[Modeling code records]
--------------------------------------------------

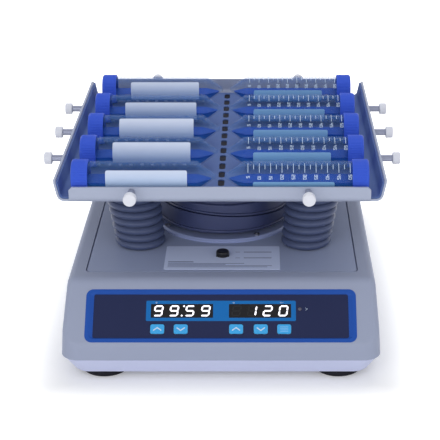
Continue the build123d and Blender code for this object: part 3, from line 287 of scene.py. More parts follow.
def start_material(name: str) -> tuple[bpy.types.Material, bpy.types.NodeTree | None, bpy.types.Node | None]:
    """Get a material by name, or make it.

    Args:
        name: name of the material.

    Returns:
        The material, its tree and its shader; the last two are None where it was there before.
    """
    known = bpy.data.materials.get(name)
    if known:
        return known, None, None
    material = bpy.data.materials.new(name)
    material.use_nodes = True
    return material, material.node_tree, material.node_tree.nodes["Principled BSDF"]


@dataclass(frozen=True)
class Finish:
    """A solid finish: colour with drift, roughness with grain, and a little dust.

    Attributes:
        name: name of the material.
        colour: linear base colour.
        roughness: mean roughness.
        metallic: 1 for bare metal.
        drift: how far the colour wanders.
        grain: scale of the surface grain, per metre.
        bump: depth of the grain in metres.
        dust: strength of the settled dust.
        brushed: True for drawn lines instead of grain.
        gloss: Specular IOR Level; 0.5 is plain plastic.
        coat: weight of a clear coat.
        sheen: weight of a soft sheen, for rubber.
    """

    name: str
    colour: Colour
    roughness: float = 0.45
    metallic: float = 0.0
    drift: float = 0.08
    grain: float = 900.0
    bump: float = 0.00003
    dust: float = 0.0
    brushed: bool = False
    gloss: float = 0.35
    coat: float = 0.0
    sheen: float = 0.0

    def make(self) -> bpy.types.Material:
        """Build the material once and return it."""
        material, tree, shader = start_material(self.name)
        if tree is None:
            return material
        material.diffuse_color = (*self.colour, 1.0)
        colour = place_group(tree, Group.MOTTLE, Color=(*self.colour, 1.0), Amount=self.drift)
        dust = place_group(tree, Group.DUST, Amount=self.dust)
        kind = Group.BRUSH if self.brushed else Group.GRAIN
        grain = place_group(tree, kind, Scale=self.grain, Roughness=self.roughness, Spread=0.12)
        bump = add(tree, "ShaderNodeBump", s_Strength=0.35, s_Distance=self.bump)
        tree.links.new(colour.outputs["Color"], dust.inputs["Color"])
        tree.links.new(dust.outputs["Color"], shader.inputs["Base Color"])
        tree.links.new(grain.outputs["Roughness"], shader.inputs["Roughness"])
        tree.links.new(grain.outputs["Height"], bump.inputs["Height"])
        tree.links.new(bump.outputs["Normal"], shader.inputs["Normal"])
        shader.inputs["Metallic"].default_value = self.metallic
        shader.inputs["Specular IOR Level"].default_value = self.gloss
        shader.inputs["Coat Weight"].default_value = self.coat
        shader.inputs["Coat Roughness"].default_value = 0.08
        shader.inputs["Sheen Weight"].default_value = self.sheen
        return material


@dataclass(frozen=True)
class Glow:
    """A lit mark: emission over a pale base with a slight unevenness."""

    name: str
    colour: Colour
    strength: float = 1.0

    def make(self) -> bpy.types.Material:
        """Build the material once and return it."""
        material, tree, shader = start_material(self.name)
        if tree is None:
            return material
        colour = place_group(tree, Group.MOTTLE, Color=(*self.colour, 1.0), Amount=0.06, Scale=300.0)
        tree.links.new(colour.outputs["Color"], shader.inputs["Base Color"])
        tree.links.new(colour.outputs["Color"], shader.inputs["Emission Color"])
        shader.inputs["Emission Strength"].default_value = self.strength
        shader.inputs["Roughness"].default_value = 0.4
        return material


@dataclass(frozen=True)
class ClearPlastic:
    """Thin clear moulding: see-through face on, milky at its edges.

    Attributes:
        name: name of the material.
        colour: tint of the plastic.
        face_on: opacity where it is seen square on.
        edge_on: opacity at grazing view.
        roughness: surface roughness.
        gloss: Specular IOR Level.
    """

    name: str
    colour: Colour
    face_on: float = 0.02
    edge_on: float = 0.34
    roughness: float = 0.16
    gloss: float = 0.3

    def make(self) -> bpy.types.Material:
        """Build the material once and return it."""
        material, tree, shader = start_material(self.name)
        if tree is None:
            return material
        colour = place_group(tree, Group.MOTTLE, Color=(*self.colour, 1.0), Amount=0.06, Scale=60.0)
        grain = place_group(tree, Group.GRAIN, Scale=500.0, Roughness=self.roughness, Spread=0.08)
        tree.links.new(colour.outputs["Color"], shader.inputs["Base Color"])
        tree.links.new(grain.outputs["Roughness"], shader.inputs["Roughness"])
        shader.inputs["Specular IOR Level"].default_value = self.gloss
        rim = add(tree, "ShaderNodeLayerWeight", s_Blend=0.45)
        ramp = add(tree, "ShaderNodeMapRange")
        ramp.inputs["To Min"].default_value = self.face_on
        ramp.inputs["To Max"].default_value = self.edge_on
        tree.links.new(rim.outputs["Facing"], ramp.inputs["Value"])
        tree.links.new(ramp.outputs["Result"], shader.inputs["Alpha"])
        return material


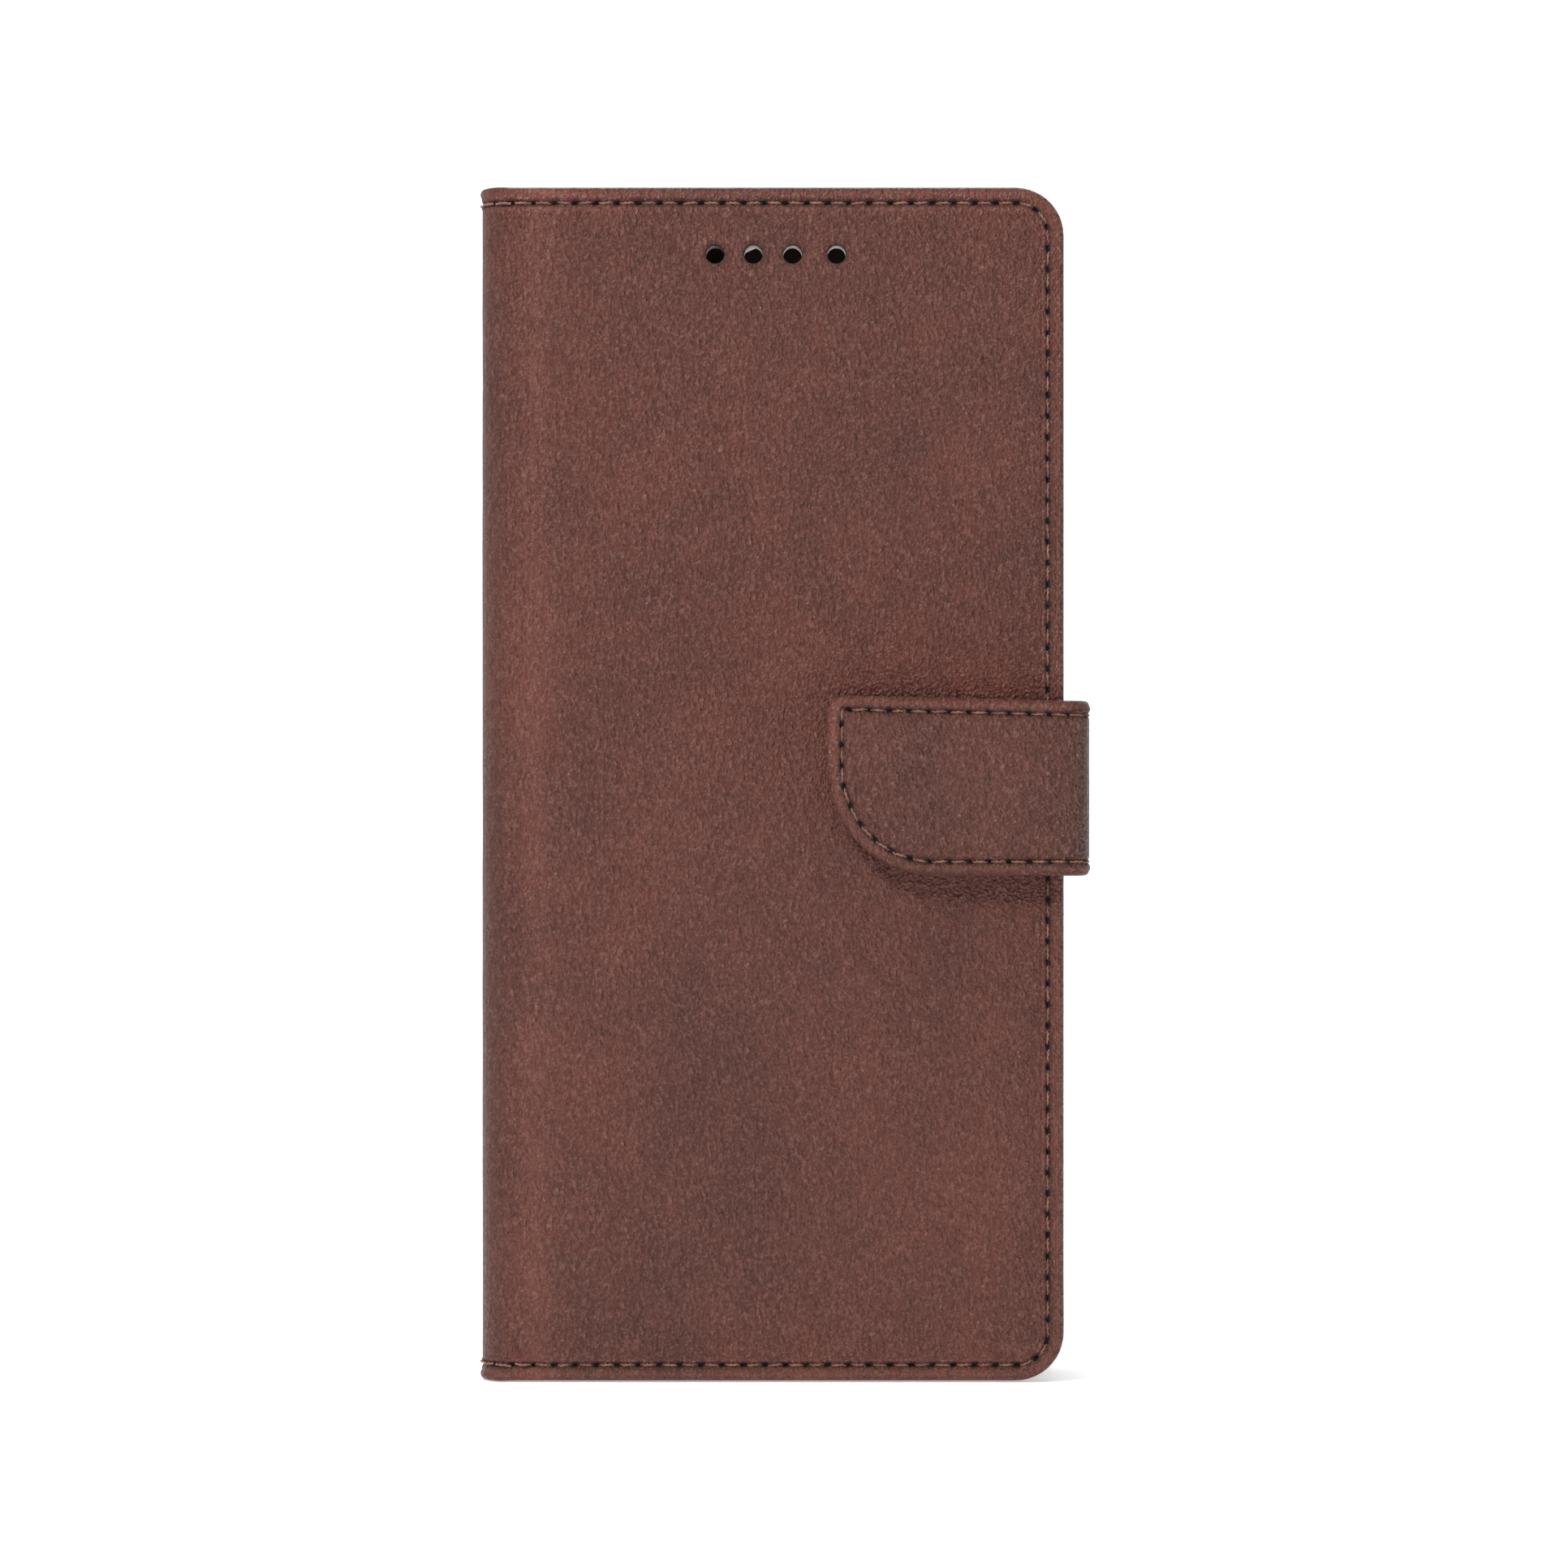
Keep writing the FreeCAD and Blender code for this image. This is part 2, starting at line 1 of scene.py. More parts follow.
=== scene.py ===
# %% [markdown]
# # A phone wallet case
# The case is two stiffened leather covers joined by a spine, with a soft moulded shell inside
# that grips the phone, a card panel inside the front cover and a strap that closes round the
# edge. The engineering model gives every place and size. This lesson makes the surfaces: hide
# with its grain, turned edges, stitches, pressed seams, bound card slots and moulded plastic.

# %% Load the engineering model
import json
import math

import bmesh
import bpy
import numpy as np
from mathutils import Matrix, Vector
from mathutils import noise
from mathutils.geometry import delaunay_2d_cdt

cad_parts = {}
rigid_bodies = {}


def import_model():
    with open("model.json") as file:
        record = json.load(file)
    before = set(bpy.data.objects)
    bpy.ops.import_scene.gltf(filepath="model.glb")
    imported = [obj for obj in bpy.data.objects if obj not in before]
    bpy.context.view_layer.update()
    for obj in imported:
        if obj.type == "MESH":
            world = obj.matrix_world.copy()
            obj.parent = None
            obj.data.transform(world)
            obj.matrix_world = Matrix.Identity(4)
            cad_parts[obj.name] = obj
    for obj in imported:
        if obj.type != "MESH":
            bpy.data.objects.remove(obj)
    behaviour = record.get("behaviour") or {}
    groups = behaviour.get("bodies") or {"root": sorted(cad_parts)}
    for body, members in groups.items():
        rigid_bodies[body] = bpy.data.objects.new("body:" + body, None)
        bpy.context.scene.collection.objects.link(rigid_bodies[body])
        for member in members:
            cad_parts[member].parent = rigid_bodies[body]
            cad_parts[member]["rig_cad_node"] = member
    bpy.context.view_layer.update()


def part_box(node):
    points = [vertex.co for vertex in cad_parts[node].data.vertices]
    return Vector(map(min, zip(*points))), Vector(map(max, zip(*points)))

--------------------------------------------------

> SHORT EXERCISE: Quote all of the entries exactly as they appear.

> THE REPLY:
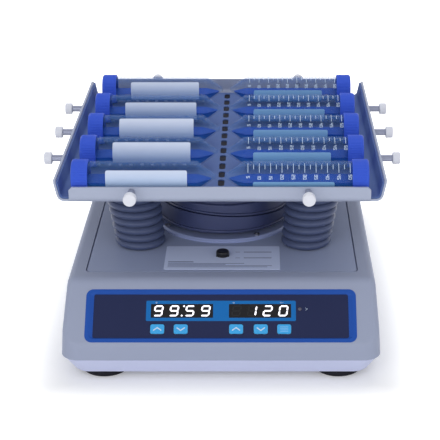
Continue the build123d and Blender code for this object: part 3, from line 287 of scene.py. More parts follow.
def start_material(name: str) -> tuple[bpy.types.Material, bpy.types.NodeTree | None, bpy.types.Node | None]:
    """Get a material by name, or make it.

    Args:
        name: name of the material.

    Returns:
        The material, its tree and its shader; the last two are None where it was there before.
    """
    known = bpy.data.materials.get(name)
    if known:
        return known, None, None
    material = bpy.data.materials.new(name)
    material.use_nodes = True
    return material, material.node_tree, material.node_tree.nodes["Principled BSDF"]


@dataclass(frozen=True)
class Finish:
    """A solid finish: colour with drift, roughness with grain, and a little dust.

    Attributes:
        name: name of the material.
        colour: linear base colour.
        roughness: mean roughness.
        metallic: 1 for bare metal.
        drift: how far the colour wanders.
        grain: scale of the surface grain, per metre.
        bump: depth of the grain in metres.
        dust: strength of the settled dust.
        brushed: True for drawn lines instead of grain.
        gloss: Specular IOR Level; 0.5 is plain plastic.
        coat: weight of a clear coat.
        sheen: weight of a soft sheen, for rubber.
    """

    name: str
    colour: Colour
    roughness: float = 0.45
    metallic: float = 0.0
    drift: float = 0.08
    grain: float = 900.0
    bump: float = 0.00003
    dust: float = 0.0
    brushed: bool = False
    gloss: float = 0.35
    coat: float = 0.0
    sheen: float = 0.0

    def make(self) -> bpy.types.Material:
        """Build the material once and return it."""
        material, tree, shader = start_material(self.name)
        if tree is None:
            return material
        material.diffuse_color = (*self.colour, 1.0)
        colour = place_group(tree, Group.MOTTLE, Color=(*self.colour, 1.0), Amount=self.drift)
        dust = place_group(tree, Group.DUST, Amount=self.dust)
        kind = Group.BRUSH if self.brushed else Group.GRAIN
        grain = place_group(tree, kind, Scale=self.grain, Roughness=self.roughness, Spread=0.12)
        bump = add(tree, "ShaderNodeBump", s_Strength=0.35, s_Distance=self.bump)
        tree.links.new(colour.outputs["Color"], dust.inputs["Color"])
        tree.links.new(dust.outputs["Color"], shader.inputs["Base Color"])
        tree.links.new(grain.outputs["Roughness"], shader.inputs["Roughness"])
        tree.links.new(grain.outputs["Height"], bump.inputs["Height"])
        tree.links.new(bump.outputs["Normal"], shader.inputs["Normal"])
        shader.inputs["Metallic"].default_value = self.metallic
        shader.inputs["Specular IOR Level"].default_value = self.gloss
        shader.inputs["Coat Weight"].default_value = self.coat
        shader.inputs["Coat Roughness"].default_value = 0.08
        shader.inputs["Sheen Weight"].default_value = self.sheen
        return material


@dataclass(frozen=True)
class Glow:
    """A lit mark: emission over a pale base with a slight unevenness."""

    name: str
    colour: Colour
    strength: float = 1.0

    def make(self) -> bpy.types.Material:
        """Build the material once and return it."""
        material, tree, shader = start_material(self.name)
        if tree is None:
            return material
        colour = place_group(tree, Group.MOTTLE, Color=(*self.colour, 1.0), Amount=0.06, Scale=300.0)
        tree.links.new(colour.outputs["Color"], shader.inputs["Base Color"])
        tree.links.new(colour.outputs["Color"], shader.inputs["Emission Color"])
        shader.inputs["Emission Strength"].default_value = self.strength
        shader.inputs["Roughness"].default_value = 0.4
        return material


@dataclass(frozen=True)
class ClearPlastic:
    """Thin clear moulding: see-through face on, milky at its edges.

    Attributes:
        name: name of the material.
        colour: tint of the plastic.
        face_on: opacity where it is seen square on.
        edge_on: opacity at grazing view.
        roughness: surface roughness.
        gloss: Specular IOR Level.
    """

    name: str
    colour: Colour
    face_on: float = 0.02
    edge_on: float = 0.34
    roughness: float = 0.16
    gloss: float = 0.3

    def make(self) -> bpy.types.Material:
        """Build the material once and return it."""
        material, tree, shader = start_material(self.name)
        if tree is None:
            return material
        colour = place_group(tree, Group.MOTTLE, Color=(*self.colour, 1.0), Amount=0.06, Scale=60.0)
        grain = place_group(tree, Group.GRAIN, Scale=500.0, Roughness=self.roughness, Spread=0.08)
        tree.links.new(colour.outputs["Color"], shader.inputs["Base Color"])
        tree.links.new(grain.outputs["Roughness"], shader.inputs["Roughness"])
        shader.inputs["Specular IOR Level"].default_value = self.gloss
        rim = add(tree, "ShaderNodeLayerWeight", s_Blend=0.45)
        ramp = add(tree, "ShaderNodeMapRange")
        ramp.inputs["To Min"].default_value = self.face_on
        ramp.inputs["To Max"].default_value = self.edge_on
        tree.links.new(rim.outputs["Facing"], ramp.inputs["Value"])
        tree.links.new(ramp.outputs["Result"], shader.inputs["Alpha"])
        return material


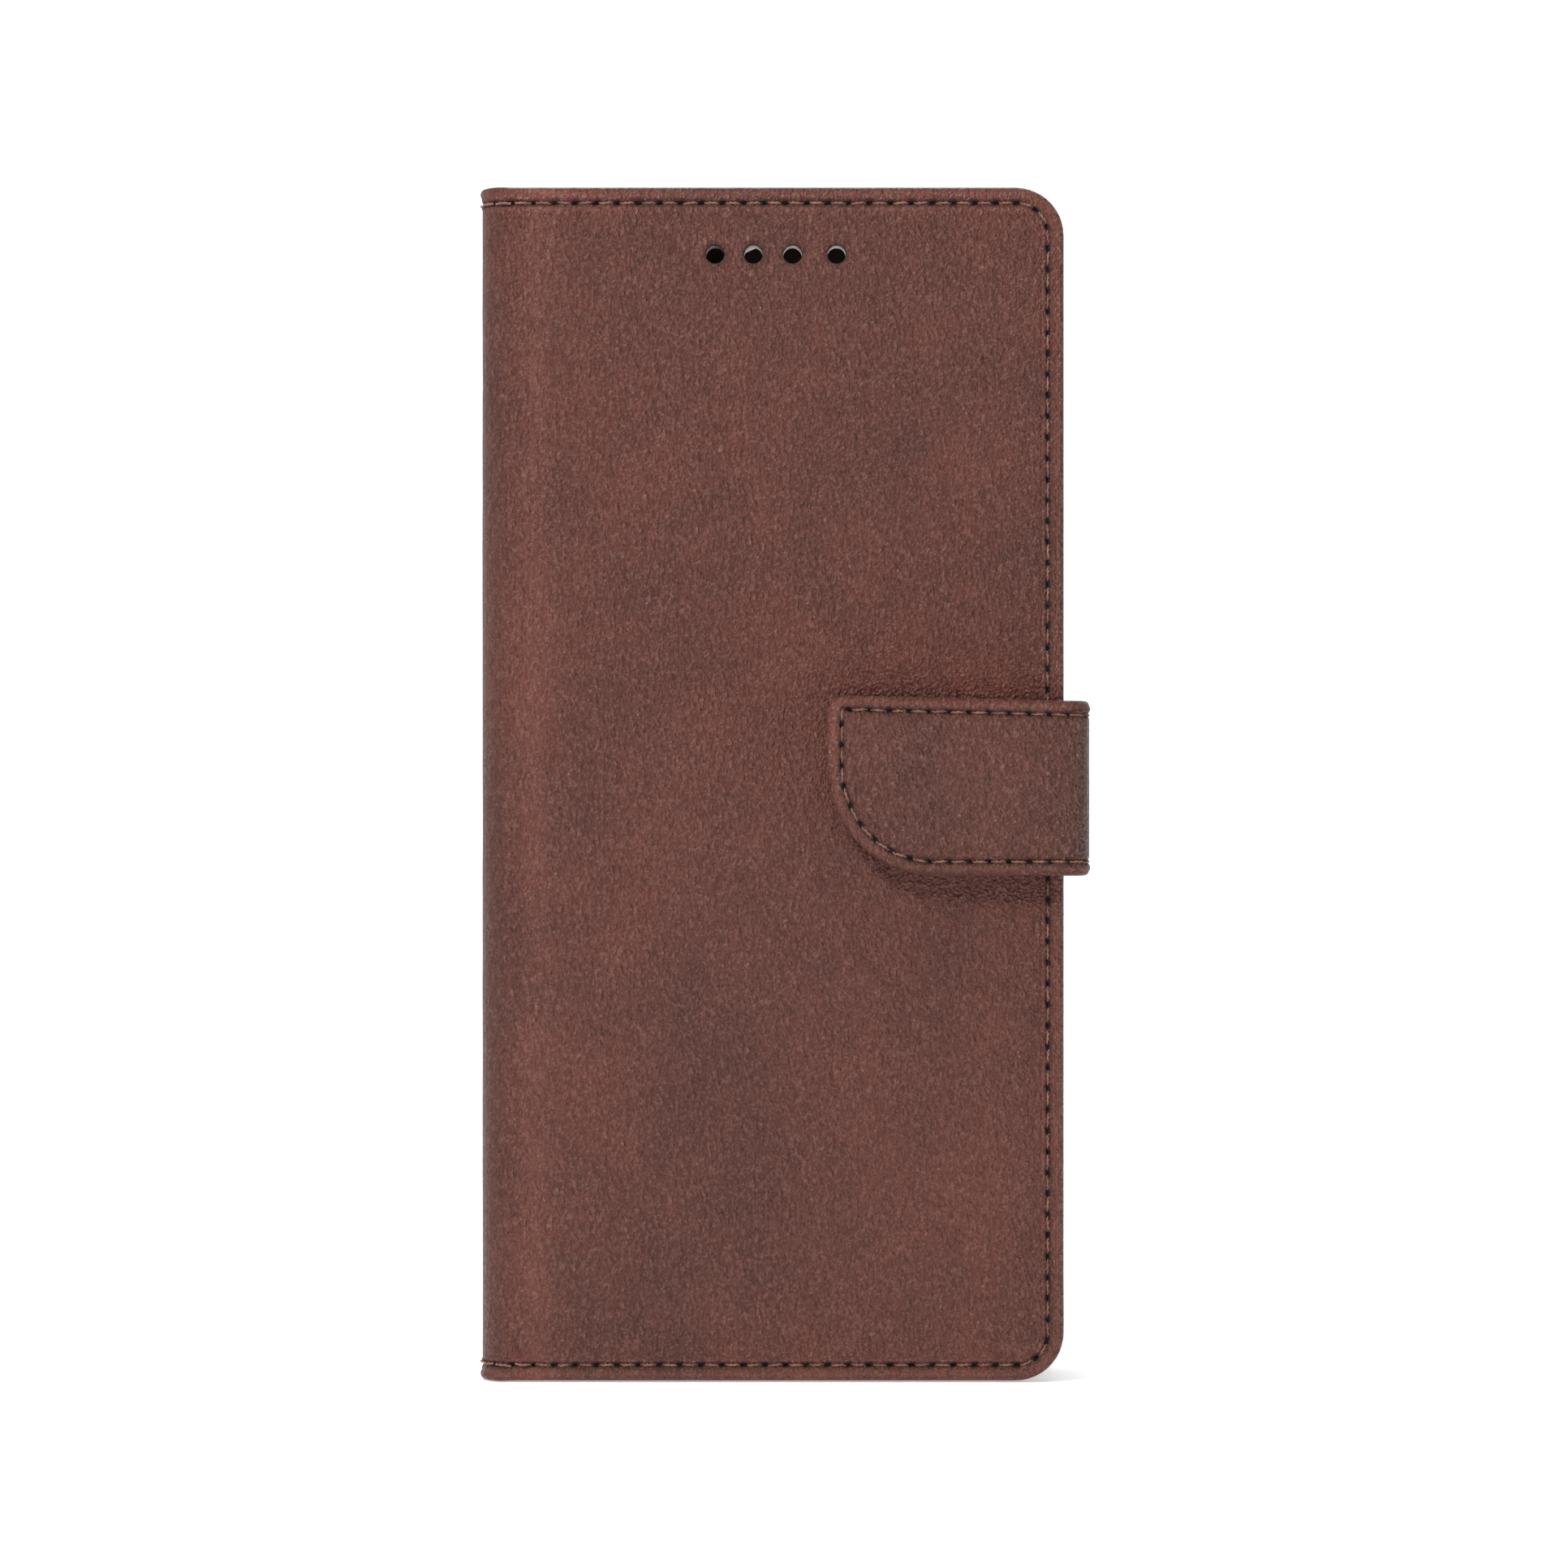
Keep writing the FreeCAD and Blender code for this image. This is part 2, starting at line 1 of scene.py. More parts follow.
=== scene.py ===
# %% [markdown]
# # A phone wallet case
# The case is two stiffened leather covers joined by a spine, with a soft moulded shell inside
# that grips the phone, a card panel inside the front cover and a strap that closes round the
# edge. The engineering model gives every place and size. This lesson makes the surfaces: hide
# with its grain, turned edges, stitches, pressed seams, bound card slots and moulded plastic.

# %% Load the engineering model
import json
import math

import bmesh
import bpy
import numpy as np
from mathutils import Matrix, Vector
from mathutils import noise
from mathutils.geometry import delaunay_2d_cdt

cad_parts = {}
rigid_bodies = {}


def import_model():
    with open("model.json") as file:
        record = json.load(file)
    before = set(bpy.data.objects)
    bpy.ops.import_scene.gltf(filepath="model.glb")
    imported = [obj for obj in bpy.data.objects if obj not in before]
    bpy.context.view_layer.update()
    for obj in imported:
        if obj.type == "MESH":
            world = obj.matrix_world.copy()
            obj.parent = None
            obj.data.transform(world)
            obj.matrix_world = Matrix.Identity(4)
            cad_parts[obj.name] = obj
    for obj in imported:
        if obj.type != "MESH":
            bpy.data.objects.remove(obj)
    behaviour = record.get("behaviour") or {}
    groups = behaviour.get("bodies") or {"root": sorted(cad_parts)}
    for body, members in groups.items():
        rigid_bodies[body] = bpy.data.objects.new("body:" + body, None)
        bpy.context.scene.collection.objects.link(rigid_bodies[body])
        for member in members:
            cad_parts[member].parent = rigid_bodies[body]
            cad_parts[member]["rig_cad_node"] = member
    bpy.context.view_layer.update()


def part_box(node):
    points = [vertex.co for vertex in cad_parts[node].data.vertices]
    return Vector(map(min, zip(*points))), Vector(map(max, zip(*points)))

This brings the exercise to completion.